Exercise aim = From the listing, collect all lines containing the word "that".

Collected material =
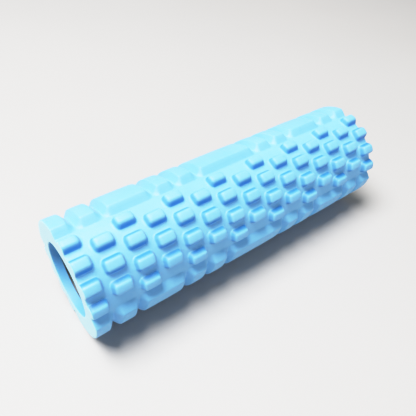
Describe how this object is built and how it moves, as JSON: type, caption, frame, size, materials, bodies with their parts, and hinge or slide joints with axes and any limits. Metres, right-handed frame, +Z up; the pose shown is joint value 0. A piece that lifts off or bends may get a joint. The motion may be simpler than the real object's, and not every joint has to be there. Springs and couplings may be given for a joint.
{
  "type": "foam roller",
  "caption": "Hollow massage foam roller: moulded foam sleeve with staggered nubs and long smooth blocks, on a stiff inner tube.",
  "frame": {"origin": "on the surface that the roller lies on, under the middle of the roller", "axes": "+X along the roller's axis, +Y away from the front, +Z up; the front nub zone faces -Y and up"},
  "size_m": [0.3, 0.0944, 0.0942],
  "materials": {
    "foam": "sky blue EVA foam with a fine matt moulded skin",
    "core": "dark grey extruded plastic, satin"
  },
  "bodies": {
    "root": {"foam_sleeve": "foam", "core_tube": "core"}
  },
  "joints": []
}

Response for this exercise =
Describe how this object is built and how it moves, as JSON: type, caption, frame, size, materials, bodies with their parts, and hinge or slide joints with axes and any limits. Metres, right-handed frame, +Z up; the pose shown is joint value 0. A piece that lifts off or bends may get a joint. The motion may be simpler than the real object's, and not every joint has to be there. Springs and couplings may be given for a joint.
  "frame": {"origin": "on the surface that the roller lies on, under the middle of the roller", "axes": "+X along the roller's axis, +Y away from the front, +Z up; the front nub zone faces -Y and up"},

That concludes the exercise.